──────── GIVEN MATERIAL
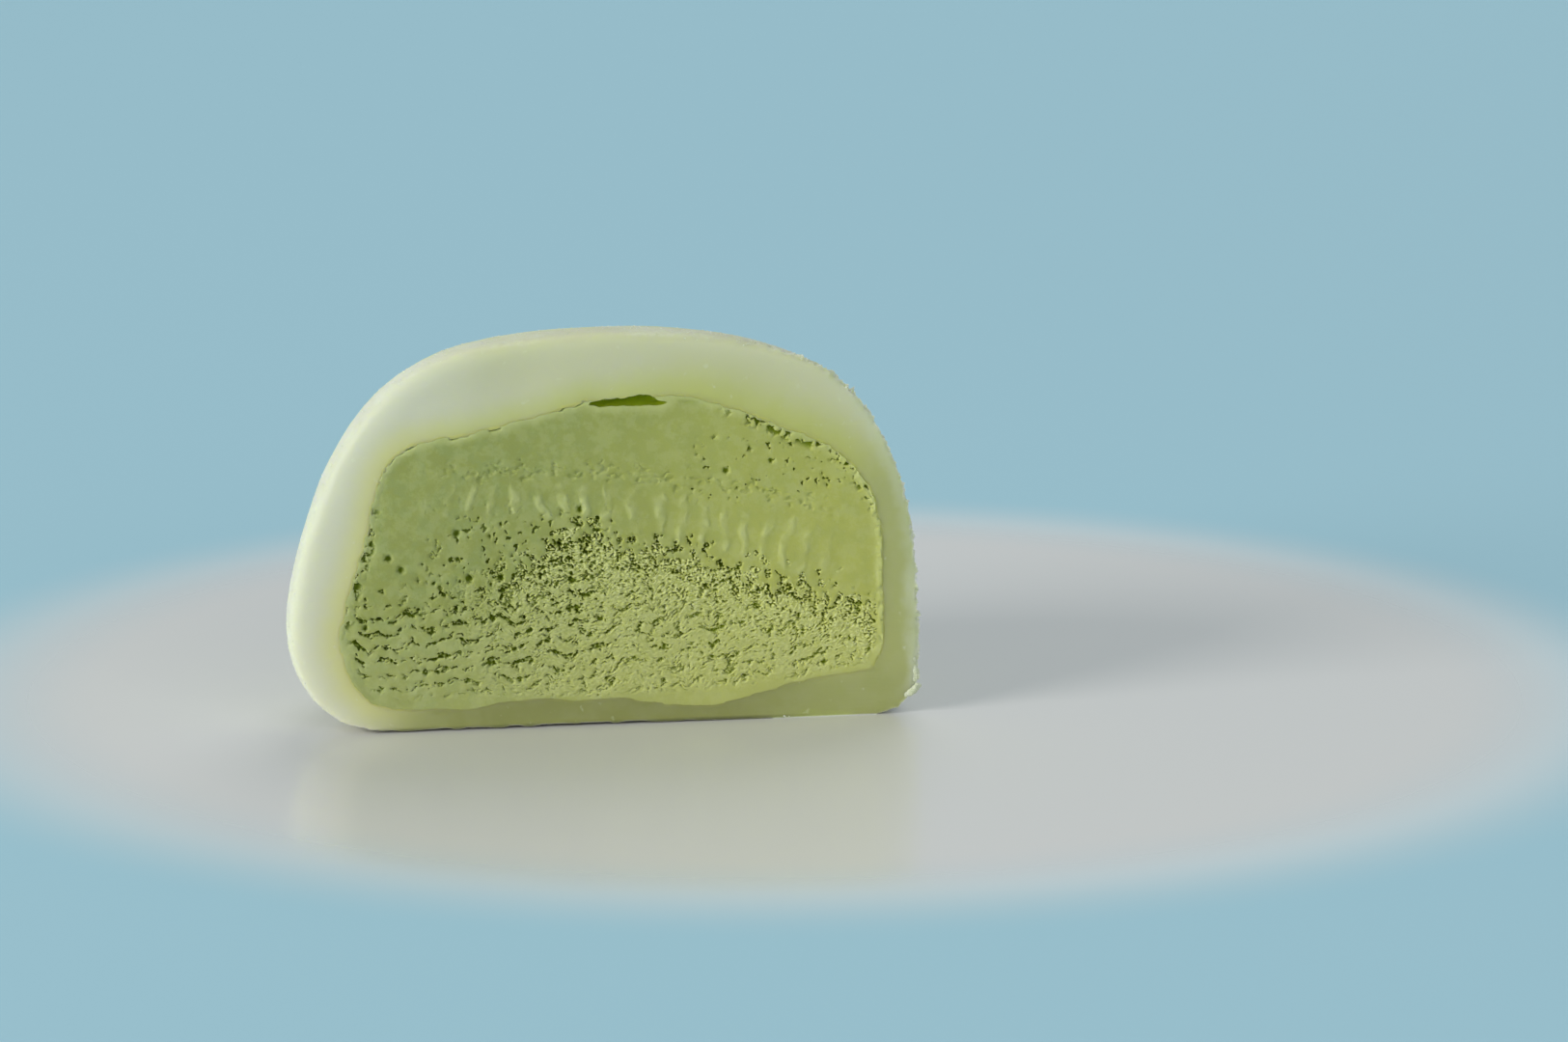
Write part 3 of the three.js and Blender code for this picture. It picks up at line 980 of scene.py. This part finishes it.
def doughMaterial(grainGroup):
    material, shader, place = startMaterial("riceDough")
    x, y, z = split(place)
    near = attribute("nearFilling")
    outside = attribute("outside")
    mottled = noise(place, 2.5 * mm, 3.0, 0.55)
    upper = product(ramp(z, 20 * mm, 27 * mm), ramp(x, -16 * mm, -6 * mm))
    base = mixColour(upper, dough["pale"], dough["paleTop"])

    # painted light: the cut glows yellow around the filling, whose colour shows through the dough, paler at
    # the left where the light falls and darker at the right in shade
    toRight = ramp(x, -5 * mm, 15 * mm)
    glow = ramp(calc("DIVIDE", near, ramp(toRight, 0, 1, 2.7, 4.8)), 1.0, 0.0)
    glowColour = layered(dough["yellow"], (toRight, dough["yellowShaded"]),
                         (ramp(x, -9 * mm, -17 * mm), dough["yellowLit"]))

    # painted shade: the right wall and the bottom of the cut are darker, partly also because the dough is
    # thinner there; frost lies along the outer edge
    rightShade = product(ramp(x, 17 * mm, 21.5 * mm), ramp(z, 24 * mm, 17 * mm))
    slant = minus(x, product(z, 0.8))
    lowShade = product(ramp(z, 5 * mm, 2.2 * mm), ramp(slant, -21 * mm, -13 * mm))
    # the painted shade along the bottom is lighter towards both ends
    lighterLowShade = calc("MAXIMUM", ramp(x, 8 * mm, 19 * mm), ramp(x, -8 * mm, -17 * mm, 0.0, 0.5))
    lowShadeColour = mixColour(lighterLowShade, dough["lowOliveShade"], dough["lowOliveShadeRight"])
    edge = ramp(total(attribute("nearEdge"), product(mottled, 2.4)), 2.6, 1.1)
    frosty = product(edge, ramp(x, 15 * mm, 21 * mm), ramp(z, 18 * mm, 2 * mm, 0.5, 0.85),
                     ramp(z, 0.8 * mm, 3.2 * mm))
    # painted shade inside the slit, in the saturated green of light coming through the dough
    inPocket = product(ramp(y, cutY + 0.05 * mm, cutY + 0.3 * mm), ramp(near, 0.9, 0.5))
    # painted light along the seam, weaker where the painted shade of the bottom lies
    seamLift = product(ramp(near, 0.36, 0.04, 0.0, 0.68), ramp(lowShade, 0, 1, 1.0, 0.3))
    smears = product(ramp(noise(place, 0.8 * mm, 2.0, 0.5, shift=(8, 1, 4)), 0.66, 0.78), 0.35)
    cutColour = layered(base, (glow, glowColour), (rightShade, dough["oliveShade"]), (lowShade, lowShadeColour),
                        (ramp(mottled, 0.42, 0.6, 0.0, 0.05), dough["pale"]), (frosty, dough["frost"]),
                        (inPocket, dough["pocket"]), (seamLift, dough["seam"]), (smears, dough["powder"]))

    # outside, powder lies in patches over the green, thickest low down
    powdered, dust = placeGrain(grainGroup, place, dough["dustSize"], 0.34, 0.62)
    patches = ramp(noise(place, 3.5 * mm, 3.0, 0.6, shift=(1, 5, 2)), 0.40, 0.62, 0.0, 0.42)
    coat = total(patches, ramp(z, 15 * mm, 2 * mm, 0.06, 0.50))
    veil = product(coat, ramp(powdered, 0, 1, 0.55, 1.0), ramp(z, 0.3 * mm, 1.0 * mm))
    bare = mixColour(ramp(y, cutY + 1.5 * mm, cutY + 7 * mm), base, dough["green"])
    # painted contact shadow on the base's underside along the cut
    contactShadowMask = product(ramp(z, 0.42 * mm, 0.12 * mm), ramp(x, 18 * mm, 8 * mm),
                         ramp(y, cutY + 4 * mm, cutY + 2 * mm))
    finish = layered(cutColour, (outside, mixColour(veil, bare, dough["powder"])),
                     (contactShadowMask, dough["underside"]))
    link(finish, shader.inputs["Base Color"])
    link(ramp(outside, 0, 1, dough["cutRoughness"], dough["outerRoughness"]), shader.inputs["Roughness"])
    setScatter(shader, dough["scatterRadius"], dough["scatter"])
    drawn = noise(place, dough["strokeSize"], 2.0, 0.55, (9, 1, 1))
    strokes = product(drawn, inverse(outside), ramp(x, 2 * mm, 16 * mm, 0.25, 1.0))
    first = addBump(shader, strokes, dough["strokeBump"])
    addBump(shader, product(dust, outside), dough["dustBump"], first)
    return material


tones = {                         # of the ice cream
    "left": (0.315, 0.35, 0.098, 1), "right": (0.435, 0.455, 0.115, 1), "cool": (0.30, 0.36, 0.13, 1),
    # hollow and hollowRight: painted shade for pits, gaps and specks, partly their deeper colour
    "hollow": (0.12, 0.165, 0.005, 1), "hollowRight": (0.205, 0.26, 0.008, 1), "rim": (0.56, 0.595, 0.285, 1),
    "edge": (0.57, 0.61, 0.28, 1),               # where it meets the dough: paler, partly its own colour, partly painted light for light lost into its hidden sides
    # fleck: the paler crumb tops, partly painted highlight
    "fleck": (0.66, 0.685, 0.31, 1), "pocket": (0.21, 0.275, 0.0, 1),
    "scatterRadius": (1.0, 1.0, 0.4), "scatter": 0.18 * mm,
    "faceRoughness": 0.6, "holeRoughness": 1.0, "specular": 0.3,
    "grainSize": 0.13 * mm, "bump": (0.3, 0.045 * mm),
}


def creamMaterial(grainGroup):
    material, shader, place = startMaterial("iceCream")
    x, y, z = split(place)
    raised = attribute("relief")
    toRight = ramp(minus(x, product(z, 0.35)), -17 * mm, 14 * mm)
    smooth = mixColour(toRight, tones["left"], tones["right"])
    # painted shade, partly deeper colour, for the pits, gaps and specks
    shade = mixColour(toRight, tones["hollow"], tones["hollowRight"])
    coolness = product(ramp(noise(place, 1.5 * mm, 3.0, 0.55, shift=(4, 2, 9)), 0.44, 0.62),
                       ramp(x, 4 * mm, -10 * mm, 0.15, 0.5), inverse(attribute("torn")))
    blotches = ramp(noise(place, 0.9 * mm, 3.0, 0.6), 0.42, 0.62, 0.0, 0.19)
    # specks: tiny dark dots of painted shade among the crumbs
    specks = product(ramp(noise(place, 0.13 * mm, 1.0, 0.5, shift=(2, 7, 7)), 0.44, 0.33),
                     attribute("crumbs"), 0.4)
    # painted shade inside the slit, in the saturated green of light coming through the dough
    inPocket = product(ramp(y, cutY + 0.05 * mm, cutY + 0.35 * mm), ramp(z, 24.0 * mm, 24.7 * mm))
    finish = layered(smooth, (coolness, tones["cool"]), (blotches, tones["rim"]),
                     (product(attribute("deep"), 0.2), tones["rim"]),
                     (product(attribute("rim"), 0.62), tones["edge"]),
                     (product(attribute("crumbs"), 0.9), tones["fleck"]), (specks, shade),
                     (ramp(raised, -0.02, -0.30), shade),
                     (product(attribute("drops"), 0.54), tones["rim"]), (inPocket, tones["pocket"]))
    link(finish, shader.inputs["Base Color"])
    rough = calc("MAXIMUM", inPocket, ramp(raised, -0.03, -0.2))
    link(ramp(rough, 0, 1, tones["faceRoughness"], tones["holeRoughness"]), shader.inputs["Roughness"])
    shader.inputs["Specular IOR Level"].default_value = tones["specular"]
    setScatter(shader, tones["scatterRadius"], tones["scatter"])
    addBump(shader, placeGrain(grainGroup, place, tones["grainSize"], 0.4, 0.6)[1], tones["bump"])
    return material


powder = {
    "dustDull": (0.62, 0.66, 0.49, 1), "dustPale": (0.74, 0.77, 0.63, 1),
    "dampDull": (0.50, 0.54, 0.36, 1), "dampPale": (0.64, 0.67, 0.52, 1),
    "scatterRadius": (1.0, 1.0, 0.8), "scatter": 0.15 * mm, "roughness": 0.9,
    "grainSize": 0.1 * mm, "bump": (0.3, 0.03 * mm),
}


def starchMaterial(name, grainGroup, dull, pale):
    material, shader, place = startMaterial(name)
    clumped, height = placeGrain(grainGroup, place, powder["grainSize"], 0.4, 0.6)
    link(mixColour(clumped, dull, pale), shader.inputs["Base Color"])
    shader.inputs["Roughness"].default_value = powder["roughness"]
    setScatter(shader, powder["scatterRadius"], powder["scatter"])
    addBump(shader, height, powder["bump"])
    return material


makeCamera()
makeStage()
makeLight()
print("camera, stage and light ready")

fillingBody = makeFillingBody()
slitCutter = makeSlitCutter()
doughSkin = makeSkin(fillingBody, slitCutter)
iceCream = makeIceCream(fillingBody, slitCutter)
remove(fillingBody)
remove(slitCutter)
starchGrains = makeGrains(doughSkin)
starchFlakes = makeFlakes()

grainGroup = fineGrain()
dress(doughSkin, doughMaterial(grainGroup))
dress(iceCream, creamMaterial(grainGroup))
dress(starchGrains, starchMaterial("starchDust", grainGroup, powder["dustDull"], powder["dustPale"]))
dress(starchFlakes, starchMaterial("dampStarch", grainGroup, powder["dampDull"], powder["dampPale"]))
print("materials ready")

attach(doughSkin, "root")
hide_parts("mochi_skin")
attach(iceCream, "root")
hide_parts("ice_cream_core")
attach(starchGrains, "root")
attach(starchFlakes, "root")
────────────────
### STATED EXERCISE
Identify and list each line with the word "iceCream".

### ANSWER TO THIS EXERCISE
    material, shader, place = startMaterial("iceCream")
iceCream = makeIceCream(fillingBody, slitCutter)
dress(iceCream, creamMaterial(grainGroup))
attach(iceCream, "root")